Auto Scaling with K8s
When load increases on your app and different apps are sensitive ti different types of load. For one app, it might be CPU cycles for another, it might be open connections. Generally speaking dealing with increased load means adding more pod replicas. That is where the Horizontal Pod Autoscaler coms in. It increases the replica count in the deployment object and this updates the desire state on the cluster, watch loops in the control plane notice the change and a replica set creates more pods. But when the cluster is full and there aren’t any nodes with enough capacity to take these new pods then these pods are going into the pending state. After that every 10 seconds the Cluster Autoscaler is going to check the pending pods and if it is find some it is going to add more nodes to the cluster. Once new nodes are available those pending pods can be scheduled.

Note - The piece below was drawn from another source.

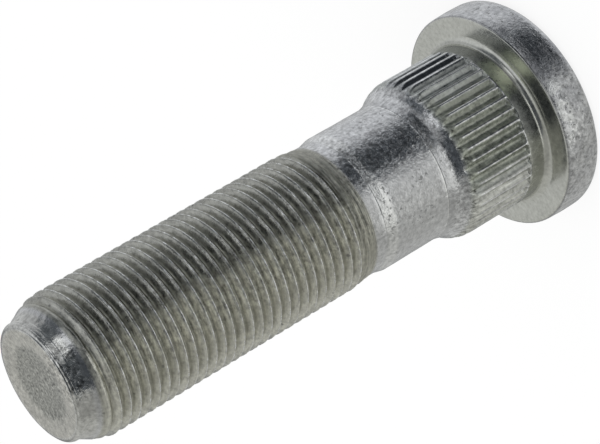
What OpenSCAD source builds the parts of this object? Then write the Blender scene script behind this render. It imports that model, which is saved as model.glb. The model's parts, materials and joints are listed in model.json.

Horizontal Pod Autoscaler (HPA)
it is all about pods, checking metrics and pods state. So when demand goes up we scaling horizontally meaning adding more pads. You define HPA like any Services in K8s via API and tell it to what deployment to work on and it is one to one relationship. One HPA to one deployment. Next you set your target for example your CPU utilization, and you create pods with resources request. So the sequence the following the HPA knows when the scaling need to happen and it tells deployment to do it. After the deployment tells replica set to deploy more pods.
Cluster Autoscaler with K8s
When you build your cluster with auto scaler enabled you need to be sure that you use pods with resource request. When you schedule a new pod K8s looks up the resources the pod is requesting and sees if they are available. Cluster Autoscaler works on requested values not actual values like HPA. Always schedule pods with resource request to do proper scaling.